Towards Critical Physics in 2+1d with U(2N)-Invariant Fermions

Abstract: Interacting theories of N relativistic fermion flavors in reducible spinor representations in 2+1 spacetime dimensions are formulated on a lattice using domain wall fermions (DWF), for which a U(2N) global symmetry is recovered in the limit that the wall separation $L_s$ is made large. The Gross-Neveu (GN) model is studied in the large-N limit and an exponential acceleration of convergence to the large-$L_s$ limit is demonstrated if the usual parity-invariant mass $m\bar\psi\psi$ is replaced by the U(2N)-equivalent $im_3\bar\psi\gamma_3\psi$. The GN model and two lattice variants of the Thirring model are simulated for N = 2 using a hybrid Monte Carlo algorithm, and studies made of the symmetry-breaking bilinear condensate and its associated susceptibility, the axial Ward identity, and the mass spectrum of both fermion and meson excitations.

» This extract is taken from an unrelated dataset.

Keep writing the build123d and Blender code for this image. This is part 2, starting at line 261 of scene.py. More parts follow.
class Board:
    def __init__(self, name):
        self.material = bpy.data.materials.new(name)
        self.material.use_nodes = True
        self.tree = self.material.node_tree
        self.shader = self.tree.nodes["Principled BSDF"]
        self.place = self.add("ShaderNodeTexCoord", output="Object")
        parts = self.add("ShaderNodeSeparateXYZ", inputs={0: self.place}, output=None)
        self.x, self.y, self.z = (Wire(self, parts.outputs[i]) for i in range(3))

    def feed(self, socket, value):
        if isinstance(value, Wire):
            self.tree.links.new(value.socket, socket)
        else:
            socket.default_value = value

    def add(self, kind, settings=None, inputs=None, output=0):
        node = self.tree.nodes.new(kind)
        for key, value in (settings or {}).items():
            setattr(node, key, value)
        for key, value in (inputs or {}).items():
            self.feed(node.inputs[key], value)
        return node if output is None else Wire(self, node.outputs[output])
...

Comparisons are made with existing results obtained using staggered fermions. For the GN model a symmetry-breaking phase transition is observed, the Ward identity is recovered, and the spectrum found to be consistent with large-N expectations. There appears to be no obstruction to the study of critical UV fixed-point physics using DWF. For the Thirring model the Ward identity is not recovered, the spectroscopy measurements are inconclusive, and no symmetry breaking is observed all the way up to the effective strong coupling limit. This is consistent with a critical Thirring flavor number $N_c<2$, contradicting earlier staggered fermion results.